● INFORMATION SUPPLIED
------------------------------

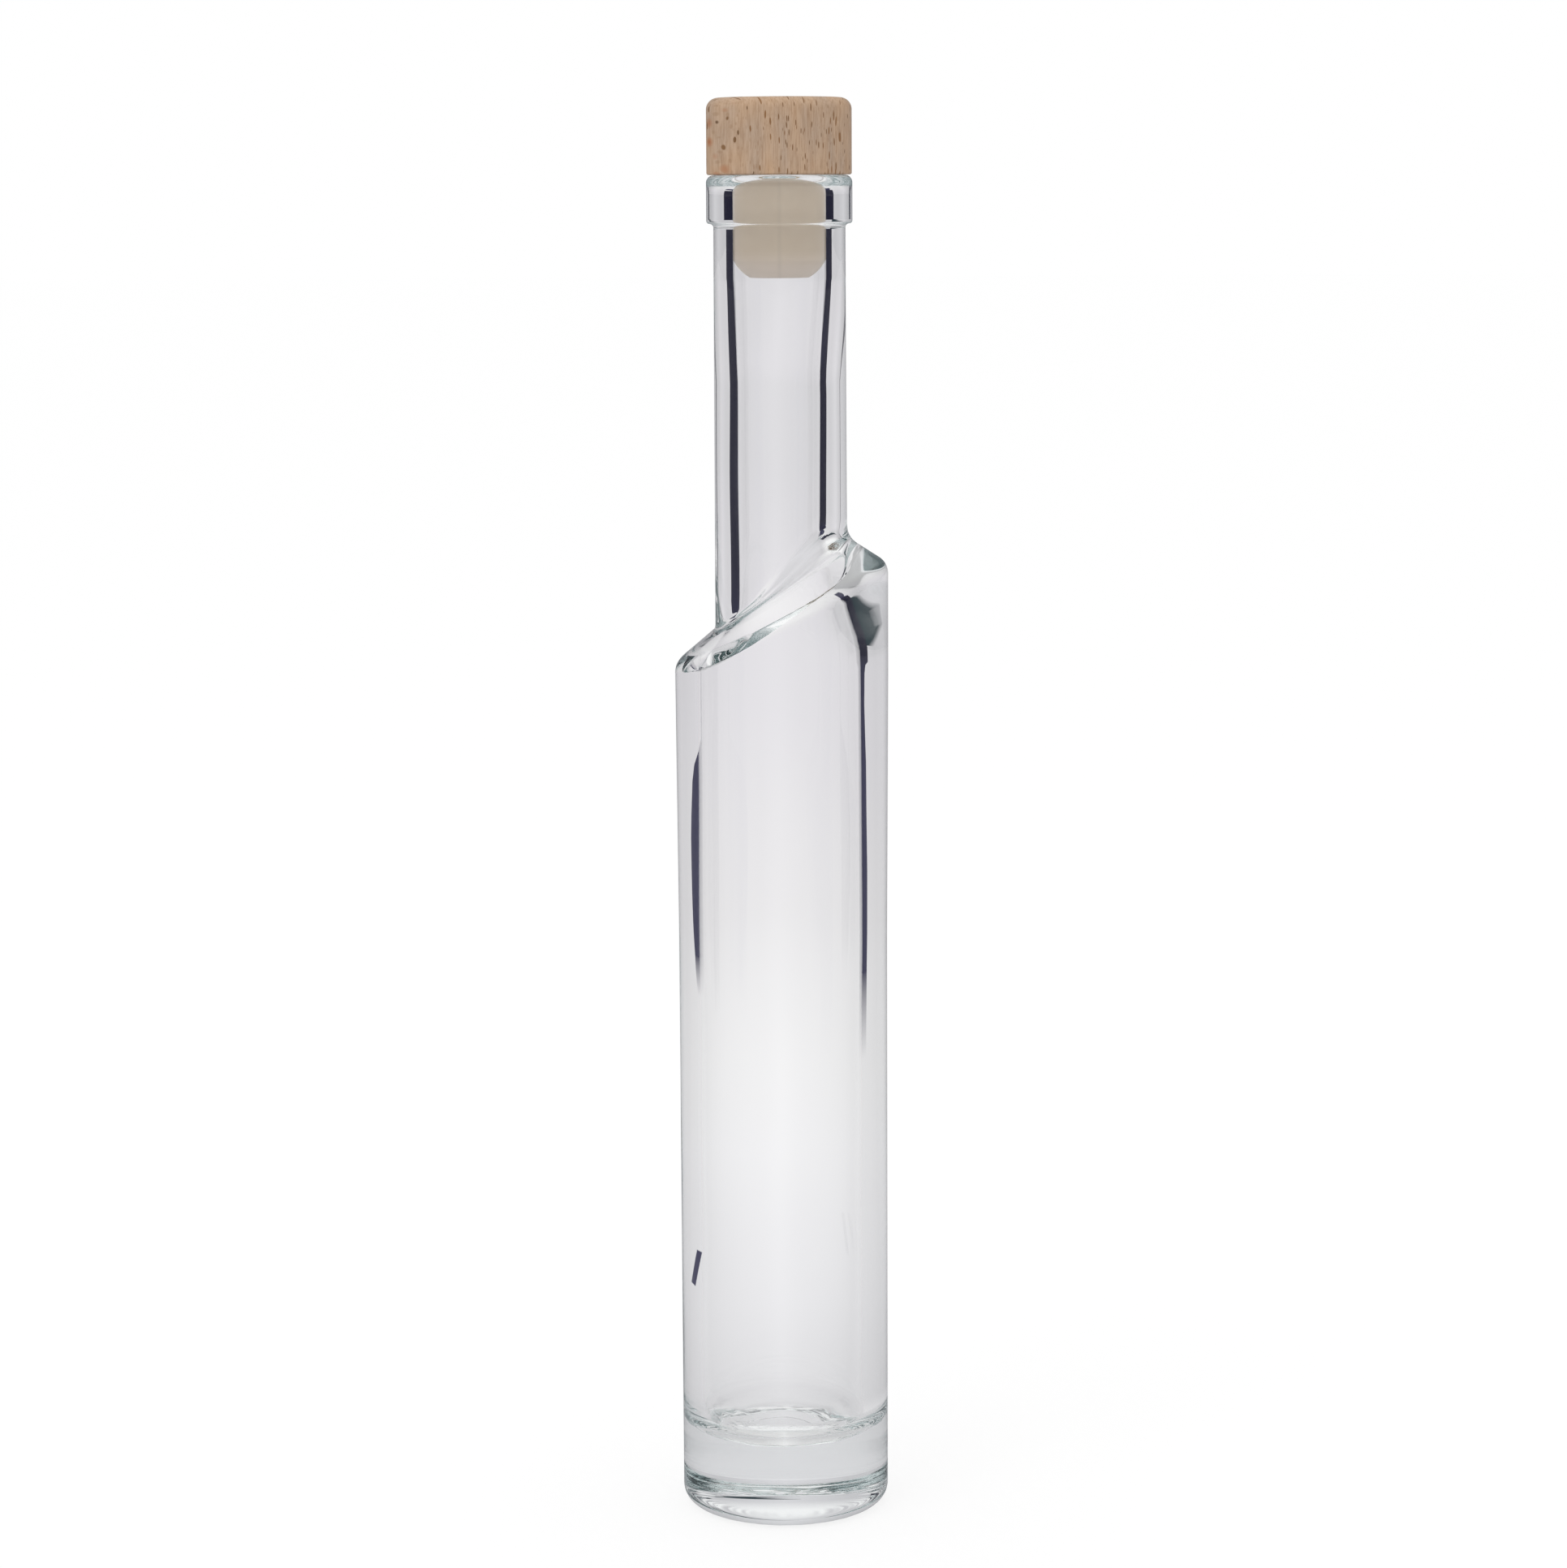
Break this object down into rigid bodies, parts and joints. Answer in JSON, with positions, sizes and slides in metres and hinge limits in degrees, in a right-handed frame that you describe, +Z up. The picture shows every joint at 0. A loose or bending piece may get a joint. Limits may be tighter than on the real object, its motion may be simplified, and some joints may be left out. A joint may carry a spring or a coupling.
{
  "type": "glass bottle with stopper",
  "caption": "Slender clear glass spirits bottle with a slanted shoulder and a thick base, closed by a pull-out cork stopper with a round wooden head.",
  "frame": {"origin": "centre of the underside, on the surface that the bottle stands on", "axes": "+Z up along the bottle's axis, towards the stopper; +X towards the high side of the slanted shoulder"},
  "size_m": [0.0428, 0.0428, 0.286],
  "materials": {
    "clear_glass": "clear, glossy flint glass, faintly green where it is thick",
    "beech_wood": "fine-sanded, with a thin matt lacquer",
    "synthetic_cork": "smooth moulded closed-cell foam, matt",
    "cured_glue": "cured adhesive film"
  },
  "bodies": {
    "bottle": {"bottle_glass": "clear_glass"},
    "stopper": {"stopper_head": "beech_wood", "stopper_plug": "synthetic_cork", "stopper_glue": "cured_glue"}
  },
  "joints": [
    {"name": "stopper_slide", "type": "slide", "parent": "bottle", "child": "stopper", "axis": [0, 0, 1], "range_m": [0, 0.06]}
  ]
}
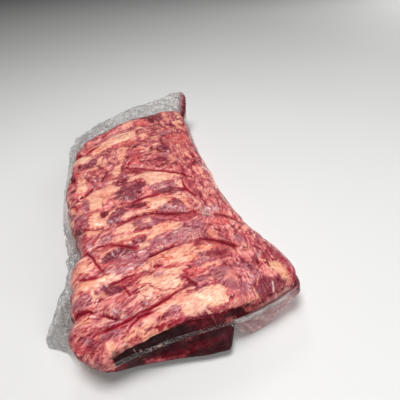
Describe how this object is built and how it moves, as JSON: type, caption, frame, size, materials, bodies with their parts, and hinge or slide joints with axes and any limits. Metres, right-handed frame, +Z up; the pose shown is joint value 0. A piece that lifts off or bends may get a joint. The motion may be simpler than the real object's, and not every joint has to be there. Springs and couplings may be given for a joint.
{
  "type": "vacuum-packed whole beef sirloin",
  "caption": "Whole boneless beef sirloin lying rib side up, skin-packed in a clear vacuum bag whose crinkled welded margin stands out round it.",
  "frame": {"origin": "on the table, under the middle of the pack", "axes": "+Y along the slab away from its squarely cut end, +Z up through the rib side, +X across it"},
  "size_m": [0.2876, 0.5406, 0.085],
  "materials": {
    "raw_beef": "raw beef, lean and fat in streaks, under a tight clear film that shines",
    "clear_film": "clear crinkled plastic film, shiny"
  },
  "bodies": {
    "root": {"sirloin": "raw_beef", "vacuum_bag": "clear_film"}
  },
  "joints": []
}
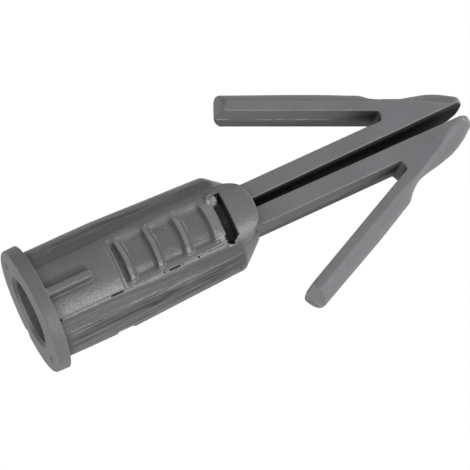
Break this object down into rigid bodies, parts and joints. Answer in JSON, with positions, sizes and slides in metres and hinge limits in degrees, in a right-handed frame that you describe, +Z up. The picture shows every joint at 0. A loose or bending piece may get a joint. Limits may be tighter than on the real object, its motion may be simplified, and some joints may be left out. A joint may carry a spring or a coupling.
{
  "type": "hollow wall anchor",
  "caption": "Grey nylon hollow-wall anchor: collared tapered sleeve with ribbed grip tongues, a forked shank and an arrowhead with fold-back barbs.",
  "frame": {"origin": "on the anchor's axis, in the plane of the collar's underside, which is the wall face", "axes": "+X along the anchor into the wall, +Z up through the upper grip tongue, +Y towards the left barb"},
  "size_m": [0.0422, 0.0208, 0.0114],
  "materials": {
    "nylon": "moulded grey nylon, satin, with faint flow lines"
  },
  "bodies": {
    "sleeve": {"collar": "nylon", "barrel": "nylon", "nose": "nylon", "fin_upper": "nylon", "fin_lower": "nylon"},
    "tongue_upper": {"tongue_upper": "nylon", "rib_upper_1": "nylon", "rib_upper_2": "nylon", "rib_upper_3": "nylon", "rib_upper_4": "nylon"},
    "tongue_lower": {"tongue_lower": "nylon", "rib_lower_1": "nylon", "rib_lower_2": "nylon", "rib_lower_3": "nylon", "rib_lower_4": "nylon"},
    "leg_left": {"leg_left": "nylon", "head_left": "nylon"},
    "leg_right": {"leg_right": "nylon", "head_right": "nylon"},
    "barb_left": {"barb_left": "nylon"},
    "barb_right": {"barb_right": "nylon"}
  },
  "joints": [
    {"name": "tongue_upper_bend", "type": "hinge", "parent": "sleeve", "child": "tongue_upper", "pos_m": [0.00675, 0, 0.0035], "axis": [0, -1, 0], "range_deg": [0, 4], "stiffness_Nm_per_rad": 0.3},
    {"name": "tongue_lower_bend", "type": "hinge", "parent": "sleeve", "child": "tongue_lower", "pos_m": [0.00675, 0, -0.0035], "axis": [0, 1, 0], "range_deg": [0, 4], "stiffness_Nm_per_rad": 0.3},
    {"name": "leg_left_bend", "type": "hinge", "parent": "sleeve", "child": "leg_left", "pos_m": [0.0196, 0.0012, 0], "axis": [0, 0, 1], "range_deg": [-1.2, 5], "stiffness_Nm_per_rad": 0.3},
    {"name": "leg_right_bend", "type": "hinge", "parent": "sleeve", "child": "leg_right", "pos_m": [0.0196, -0.0012, 0], "axis": [0, 0, -1], "range_deg": [-1.2, 5], "stiffness_Nm_per_rad": 0.3},
    {"name": "barb_left_fold", "type": "hinge", "parent": "leg_left", "child": "barb_left", "pos_m": [0.0343, 0.00306, 0], "axis": [0, 0, -1], "range_deg": [-24.5, 8], "stiffness_Nm_per_rad": 0.1},
    {"name": "barb_right_fold", "type": "hinge", "parent": "leg_right", "child": "barb_right", "pos_m": [0.0343, -0.00306, 0], "axis": [0, 0, 1], "range_deg": [-24.5, 8], "stiffness_Nm_per_rad": 0.1}
  ]
}
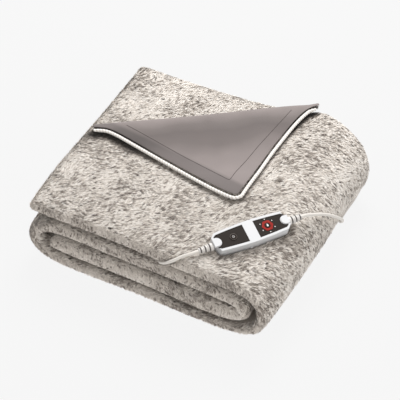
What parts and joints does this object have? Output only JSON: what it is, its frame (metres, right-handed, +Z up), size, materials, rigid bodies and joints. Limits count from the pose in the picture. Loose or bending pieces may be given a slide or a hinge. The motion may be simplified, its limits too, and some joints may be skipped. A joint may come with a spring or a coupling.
{
  "type": "electric heated blanket",
  "caption": "Long-pile plush heated blanket folded and rolled into a thick stack, one corner turned back over its smooth lining, with a dial handset lying on its leads.",
  "frame": {"origin": "on the surface under the middle of the folded blanket's outline, leads, coil and plug left out", "axes": "+X along the long front edge towards the round side of the roll, +Y from the open front rims to the back, +Z up"},
  "size_m": [0.4788, 0.5387, 0.1579],
  "materials": {
    "plush": "long-pile plush, cream with taupe tips",
    "lining": "smooth short-nap taupe lining",
    "edge_yarn": "whip-stitched cream yarn over a cord",
    "white_shell": "satin white",
    "display": "glossy black-brown",
    "red_light": "lit red ring",
    "pale_mark": "printed pale marks",
    "lead": "smooth off-white cable sheath",
    "tie": "black tie band",
    "pin_metal": "bright plated pins"
  },
  "bodies": {
    "root": {"plush_blanket": "plush", "corner_lining": "lining", "edge_cord": "edge_yarn", "handset_base": "white_shell", "handset_cover": "white_shell", "display_left": "display", "display_right": "display", "dial_ring": "red_light", "dial_button": "display", "power_button": "display", "dial_dot_1": "pale_mark", "dial_dot_2": "pale_mark", "dial_dot_3": "pale_mark", "dial_dot_4": "pale_mark", "dial_dot_5": "pale_mark", "dial_dot_6": "pale_mark", "side_slider": "white_shell", "relief_left": "lead", "relief_right": "lead", "lead_blanket": "lead", "lead_mains": "lead", "lead_tail": "lead", "lead_coil": "lead", "coil_tie": "tie", "plug_body": "lead", "plug_relief": "lead", "pin_left": "pin_metal", "pin_right": "pin_metal"}
  },
  "joints": []
}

------------------------------

● WHAT IS EXPECTED
Each line of the material must be restated exactly.

● RESULT
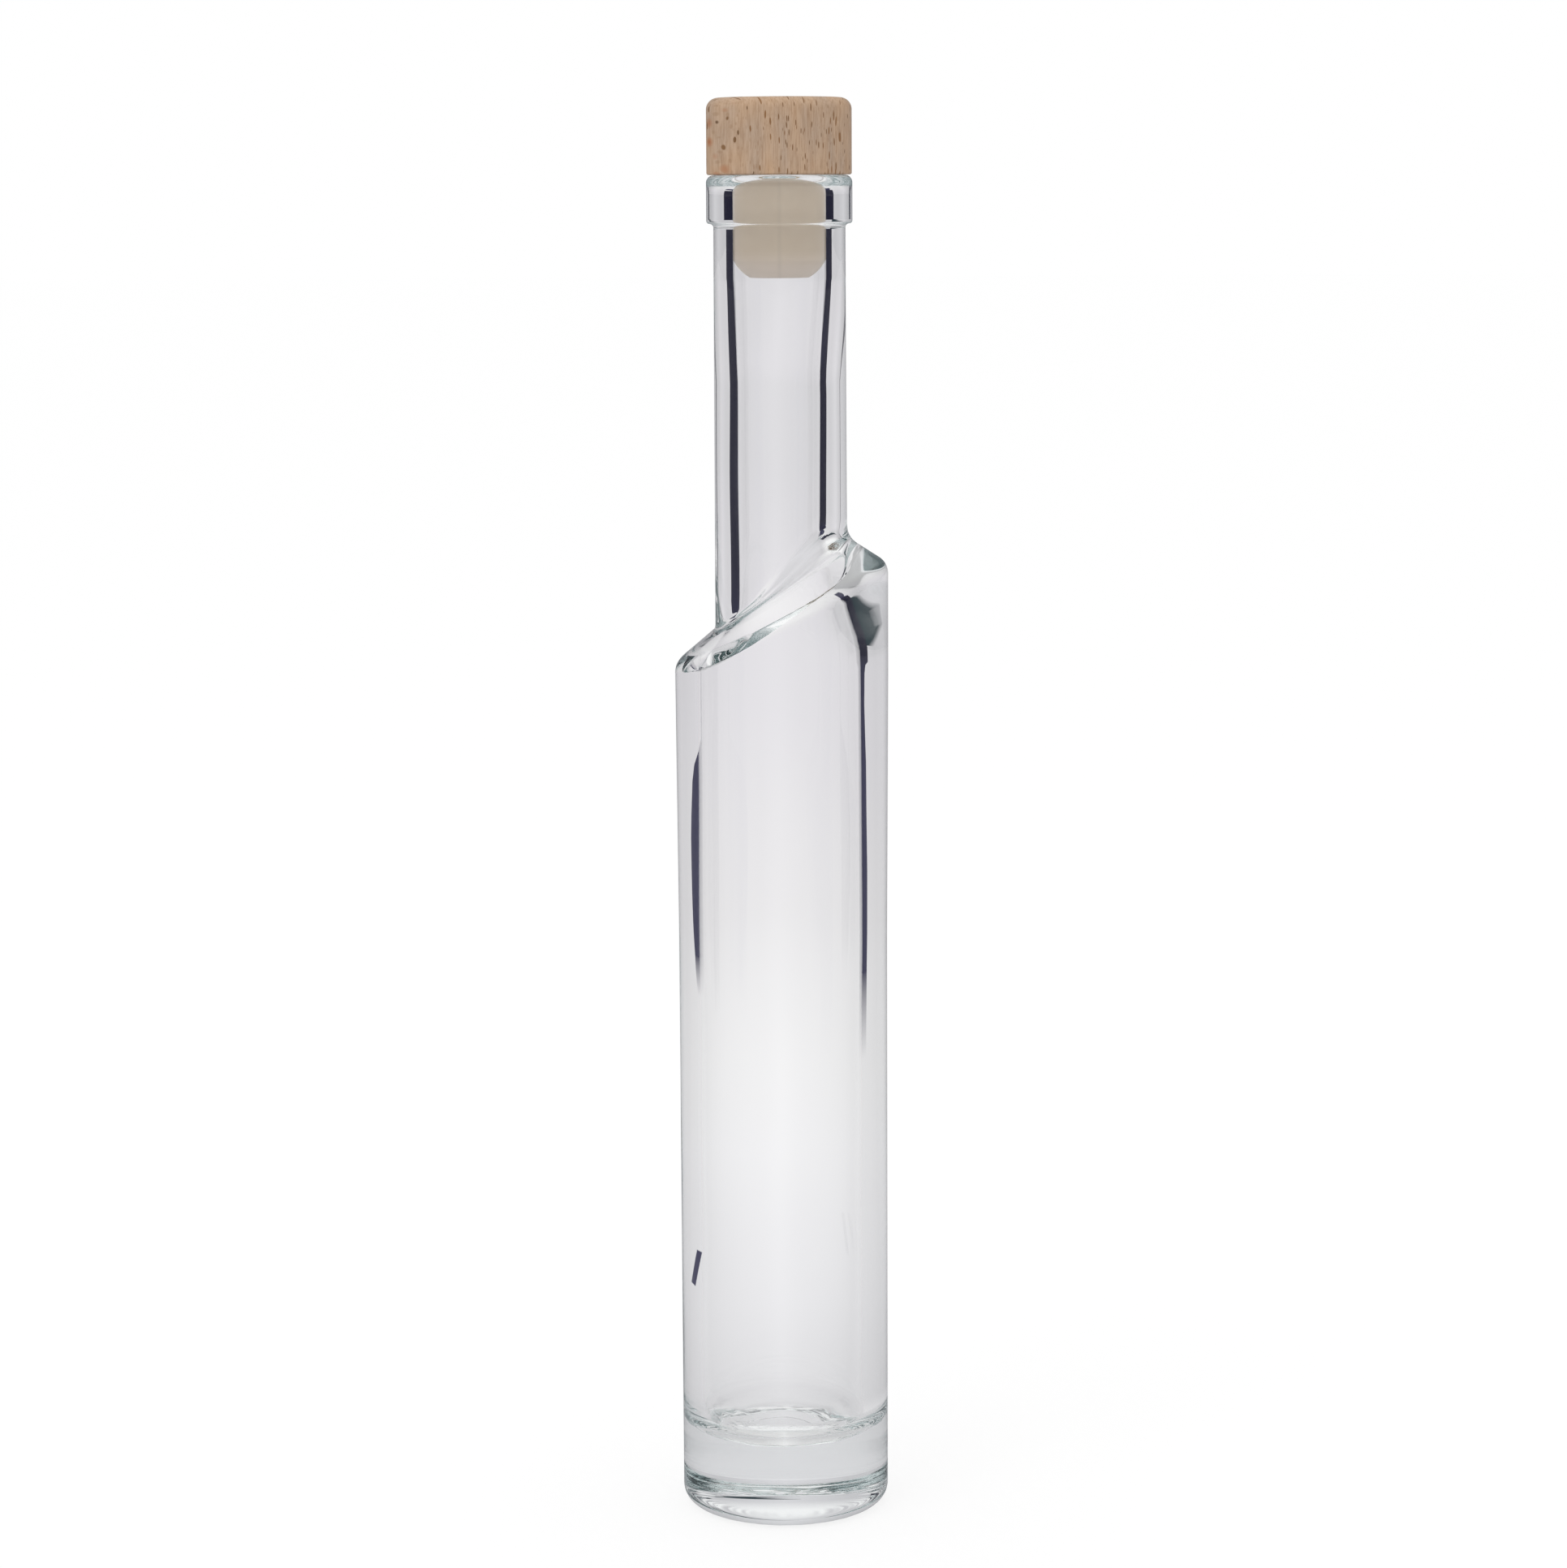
Break this object down into rigid bodies, parts and joints. Answer in JSON, with positions, sizes and slides in metres and hinge limits in degrees, in a right-handed frame that you describe, +Z up. The picture shows every joint at 0. A loose or bending piece may get a joint. Limits may be tighter than on the real object, its motion may be simplified, and some joints may be left out. A joint may carry a spring or a coupling.
{
  "type": "glass bottle with stopper",
  "caption": "Slender clear glass spirits bottle with a slanted shoulder and a thick base, closed by a pull-out cork stopper with a round wooden head.",
  "frame": {"origin": "centre of the underside, on the surface that the bottle stands on", "axes": "+Z up along the bottle's axis, towards the stopper; +X towards the high side of the slanted shoulder"},
  "size_m": [0.0428, 0.0428, 0.286],
  "materials": {
    "clear_glass": "clear, glossy flint glass, faintly green where it is thick",
    "beech_wood": "fine-sanded, with a thin matt lacquer",
    "synthetic_cork": "smooth moulded closed-cell foam, matt",
    "cured_glue": "cured adhesive film"
  },
  "bodies": {
    "bottle": {"bottle_glass": "clear_glass"},
    "stopper": {"stopper_head": "beech_wood", "stopper_plug": "synthetic_cork", "stopper_glue": "cured_glue"}
  },
  "joints": [
    {"name": "stopper_slide", "type": "slide", "parent": "bottle", "child": "stopper", "axis": [0, 0, 1], "range_m": [0, 0.06]}
  ]
}
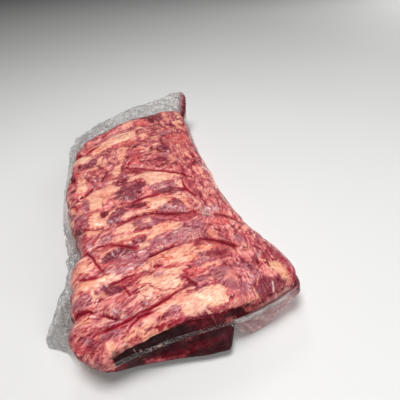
Describe how this object is built and how it moves, as JSON: type, caption, frame, size, materials, bodies with their parts, and hinge or slide joints with axes and any limits. Metres, right-handed frame, +Z up; the pose shown is joint value 0. A piece that lifts off or bends may get a joint. The motion may be simpler than the real object's, and not every joint has to be there. Springs and couplings may be given for a joint.
{
  "type": "vacuum-packed whole beef sirloin",
  "caption": "Whole boneless beef sirloin lying rib side up, skin-packed in a clear vacuum bag whose crinkled welded margin stands out round it.",
  "frame": {"origin": "on the table, under the middle of the pack", "axes": "+Y along the slab away from its squarely cut end, +Z up through the rib side, +X across it"},
  "size_m": [0.2876, 0.5406, 0.085],
  "materials": {
    "raw_beef": "raw beef, lean and fat in streaks, under a tight clear film that shines",
    "clear_film": "clear crinkled plastic film, shiny"
  },
  "bodies": {
    "root": {"sirloin": "raw_beef", "vacuum_bag": "clear_film"}
  },
  "joints": []
}
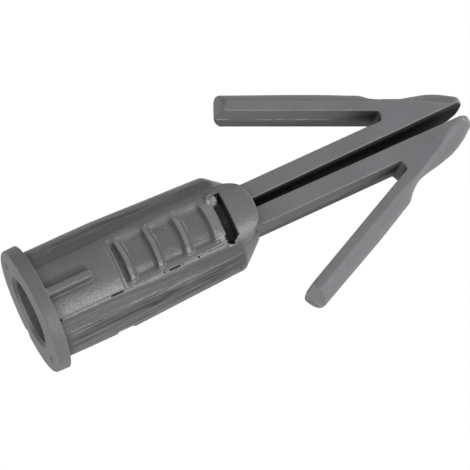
Break this object down into rigid bodies, parts and joints. Answer in JSON, with positions, sizes and slides in metres and hinge limits in degrees, in a right-handed frame that you describe, +Z up. The picture shows every joint at 0. A loose or bending piece may get a joint. Limits may be tighter than on the real object, its motion may be simplified, and some joints may be left out. A joint may carry a spring or a coupling.
{
  "type": "hollow wall anchor",
  "caption": "Grey nylon hollow-wall anchor: collared tapered sleeve with ribbed grip tongues, a forked shank and an arrowhead with fold-back barbs.",
  "frame": {"origin": "on the anchor's axis, in the plane of the collar's underside, which is the wall face", "axes": "+X along the anchor into the wall, +Z up through the upper grip tongue, +Y towards the left barb"},
  "size_m": [0.0422, 0.0208, 0.0114],
  "materials": {
    "nylon": "moulded grey nylon, satin, with faint flow lines"
  },
  "bodies": {
    "sleeve": {"collar": "nylon", "barrel": "nylon", "nose": "nylon", "fin_upper": "nylon", "fin_lower": "nylon"},
    "tongue_upper": {"tongue_upper": "nylon", "rib_upper_1": "nylon", "rib_upper_2": "nylon", "rib_upper_3": "nylon", "rib_upper_4": "nylon"},
    "tongue_lower": {"tongue_lower": "nylon", "rib_lower_1": "nylon", "rib_lower_2": "nylon", "rib_lower_3": "nylon", "rib_lower_4": "nylon"},
    "leg_left": {"leg_left": "nylon", "head_left": "nylon"},
    "leg_right": {"leg_right": "nylon", "head_right": "nylon"},
    "barb_left": {"barb_left": "nylon"},
    "barb_right": {"barb_right": "nylon"}
  },
  "joints": [
    {"name": "tongue_upper_bend", "type": "hinge", "parent": "sleeve", "child": "tongue_upper", "pos_m": [0.00675, 0, 0.0035], "axis": [0, -1, 0], "range_deg": [0, 4], "stiffness_Nm_per_rad": 0.3},
    {"name": "tongue_lower_bend", "type": "hinge", "parent": "sleeve", "child": "tongue_lower", "pos_m": [0.00675, 0, -0.0035], "axis": [0, 1, 0], "range_deg": [0, 4], "stiffness_Nm_per_rad": 0.3},
    {"name": "leg_left_bend", "type": "hinge", "parent": "sleeve", "child": "leg_left", "pos_m": [0.0196, 0.0012, 0], "axis": [0, 0, 1], "range_deg": [-1.2, 5], "stiffness_Nm_per_rad": 0.3},
    {"name": "leg_right_bend", "type": "hinge", "parent": "sleeve", "child": "leg_right", "pos_m": [0.0196, -0.0012, 0], "axis": [0, 0, -1], "range_deg": [-1.2, 5], "stiffness_Nm_per_rad": 0.3},
    {"name": "barb_left_fold", "type": "hinge", "parent": "leg_left", "child": "barb_left", "pos_m": [0.0343, 0.00306, 0], "axis": [0, 0, -1], "range_deg": [-24.5, 8], "stiffness_Nm_per_rad": 0.1},
    {"name": "barb_right_fold", "type": "hinge", "parent": "leg_right", "child": "barb_right", "pos_m": [0.0343, -0.00306, 0], "axis": [0, 0, 1], "range_deg": [-24.5, 8], "stiffness_Nm_per_rad": 0.1}
  ]
}
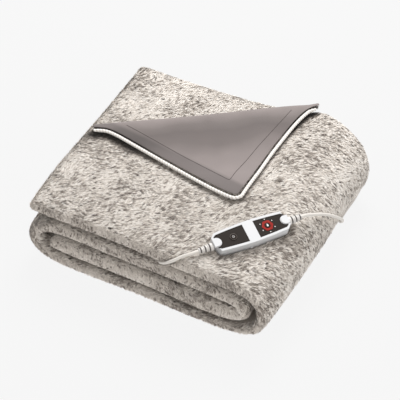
What parts and joints does this object have? Output only JSON: what it is, its frame (metres, right-handed, +Z up), size, materials, rigid bodies and joints. Limits count from the pose in the picture. Loose or bending pieces may be given a slide or a hinge. The motion may be simplified, its limits too, and some joints may be skipped. A joint may come with a spring or a coupling.
{
  "type": "electric heated blanket",
  "caption": "Long-pile plush heated blanket folded and rolled into a thick stack, one corner turned back over its smooth lining, with a dial handset lying on its leads.",
  "frame": {"origin": "on the surface under the middle of the folded blanket's outline, leads, coil and plug left out", "axes": "+X along the long front edge towards the round side of the roll, +Y from the open front rims to the back, +Z up"},
  "size_m": [0.4788, 0.5387, 0.1579],
  "materials": {
    "plush": "long-pile plush, cream with taupe tips",
    "lining": "smooth short-nap taupe lining",
    "edge_yarn": "whip-stitched cream yarn over a cord",
    "white_shell": "satin white",
    "display": "glossy black-brown",
    "red_light": "lit red ring",
    "pale_mark": "printed pale marks",
    "lead": "smooth off-white cable sheath",
    "tie": "black tie band",
    "pin_metal": "bright plated pins"
  },
  "bodies": {
    "root": {"plush_blanket": "plush", "corner_lining": "lining", "edge_cord": "edge_yarn", "handset_base": "white_shell", "handset_cover": "white_shell", "display_left": "display", "display_right": "display", "dial_ring": "red_light", "dial_button": "display", "power_button": "display", "dial_dot_1": "pale_mark", "dial_dot_2": "pale_mark", "dial_dot_3": "pale_mark", "dial_dot_4": "pale_mark", "dial_dot_5": "pale_mark", "dial_dot_6": "pale_mark", "side_slider": "white_shell", "relief_left": "lead", "relief_right": "lead", "lead_blanket": "lead", "lead_mains": "lead", "lead_tail": "lead", "lead_coil": "lead", "coil_tie": "tie", "plug_body": "lead", "plug_relief": "lead", "pin_left": "pin_metal", "pin_right": "pin_metal"}
  },
  "joints": []
}